Although there were no shortage of eyebrows raised over the steep price tag for a company that hasn’t even cleared phase 2 trials with a drug yet, there are also several good reasons why Merck was willing to break the bank for a new HCV drug candidate, as noted by Equities.com author Joel Anderson. The momentum has got traders fired-up and looking for more, which has Wall Street players looking to Achillion now that the FDA is removing the shackles on sovaprevir.
Hep C Market a Major Battleground
The HCV market certainly is enormous, as the World Health Organization estimates that some 180 million people globally have the hep C virus. Stateside, the Centers for Disease Control and Prevention figure that there are more than five million Americans with HCV, although most people aren’t even aware that they have it.

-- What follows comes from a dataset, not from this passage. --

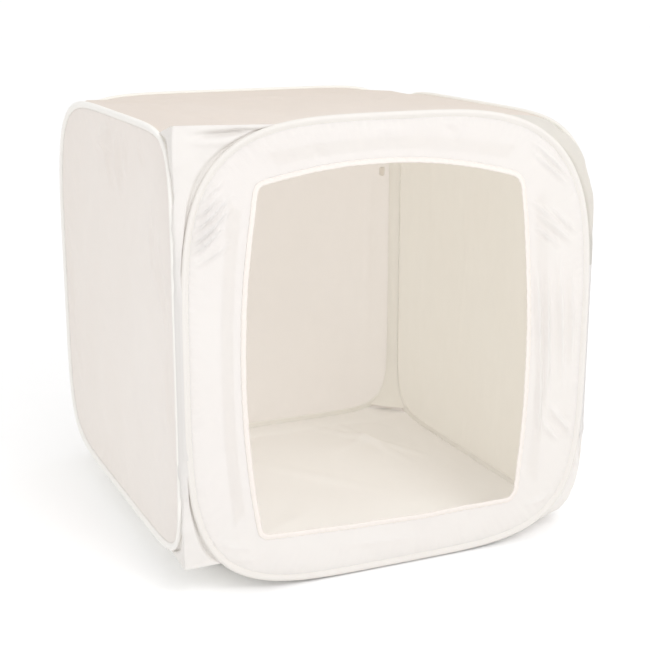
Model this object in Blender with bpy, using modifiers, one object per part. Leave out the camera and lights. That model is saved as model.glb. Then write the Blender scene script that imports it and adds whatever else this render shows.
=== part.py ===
"""Folding light tent: a cube of white cloth held open by four spring-steel hoops.

Metres, +Z up. The origin is on the ground under the middle of the tent, the open
front faces -Y and the tent's left side is at -X. Each upright side is a face: a
closed wire hoop in a folded binding tape, with cloth stretched inside it. The
faces meet at four upright hinge lines, and the cloth top and floor join them.
"""

import math

import bmesh
import bpy
from mathutils import Matrix, Vector

# Frame
HINGE_SPAN = 0.600
HINGE_REACH = HINGE_SPAN / 2
FOLD_CLEARANCE = 0.0008

# Spring wire and the crimped ferrule that closes each hoop
WIRE_DIAMETER = 0.003
WIRE_END_GAP = 0.001
FERRULE_CLEARANCE = 0.0003
FERRULE_WALL = 0.0007
FERRULE_LENGTH = 0.024

# Cloth and sewing
CLOTH = 0.0008
SEWN_GAP = 0.0003
BINDING_ROOM = 0.0004
BINDING_WALL = 0.0007
HEM_WIDTH = 0.0075
HEM_THICKNESS = 0.002
SEAM_TAPE_THICKNESS = 0.001
WELD = 0.00001
HOOK_TAPE_WIDTH = 0.016
HOOK_TAPE_THICKNESS = 0.0012
HOOK_TAPE_EDGE = 0.010
TAB_WIDTH = 0.010
TAB_HEIGHT = 0.016
TAB_CENTRE_HEIGHT = 0.451
TAB_EDGE = 0.022

# Heights of the hoops, over their bindings, from the ground
FRONT_TOP = 0.626
RIGHT_TOP = 0.599
BACK_TOP = 0.606
LEFT_TOP = 0.615
LEFT_LIFT = 0.045
FLOOR_CLEARANCE = 0.0007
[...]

Achillion is viewed by many as an acquisition target because its HCV therapies hit all the hot therapeutic areas for the blood-borne disease: nucleotide, NS5A and protease inhibitors. There are actually a number of similarities between Achillion and Idenix, including the fact that they both have had HCV drugs in development halted by the FDA in recent years. Elsewhere, the companies’ pipelines are similar, with Achillion having four drugs in clinical trials (three for Idenix) with the most advanced for both companies being two drugs in phase 2 trials for HCV.
Neither company has any revenue either. Achillion won the race for whom could lose money slower, posting a net loss of $16.1 million, or 17 cents per share, in the first quarter, compared to Idenix losing $34.1 million, or 24 cents per share. Cash and cash equivalents at the end of the first quarter were $144.7 million for Achillion and $205.0 million for Idenix.
For Achillion, clinical research on its flagship drug sovaprevir, a NS5A/4A protease inhibitor, was frozen last summer so scientists and regulators could take a closer look at elevated alanine transaminase (ALT) liver enzyme levels in patients treated with sovaprevir and atazanavir following an early-stage trial. A separate phase 2 trial was allowed to move forward with sovaprevir as a HCV therapy. Two previous phase 2 trials of 200 mg doses of sovaprevir showed the drug to be clinically active and well tolerated by HCV patients, including one trial which coupled sovaprevir with Achillion’s ACH-3102 to clinically “cure” genotype 1b HCV patients.
Sovaprevir Not Back... Yet
Although close, the FDA didn’t completely release sovaprevir back into the clinic. The agency removed the clinical hold with stipulations of a maximum of 200 mg once daily of sovaprevir in HCV patients and in single dose trials in healthy volunteers. The FDA kept a partial clinical hold for multiple dose studies that may be conducted in healthy volunteers, requiring prior review and approval of the protocol by the FDA.
The FDA could have probably said that sovaprevir was only having the clinical hold removed to treat left-handed, brown haired HCV patients in Illinois and the market would likely still responded favorably. The fact is that anything promising towards developing a new drug that could potentially one day compete with Gilead’s (GILD) instant blockbuster Sovaldi ($2.3 billion in Q1 sales) is reason enough for a stock price to leap ahead.
The news Tuesday was also accompanied by the Achillion announcement that dosing of ACH-3422, uridine-analog nucleotide polymerase inhibitor, has begun for seven days in patients with genotype 1b HCV in an ongoing phase 1 trial. Proof of concept results are expected this fall.
Shares of ACHN galloped ahead on Monday as part of the Idenix acquisition news rally and have not slowed on Tuesday, riding ahead more than 62 percent as the day winds toward the closing bell to $6.90 each. Shares are up about 140 percent so far this week as the stock has essentially recovered every bit of lost ground since it got flushed from these levels in October when the FDA maintained the hold on sovaprevir. The FDA taketh and the FDA giveth back, I guess.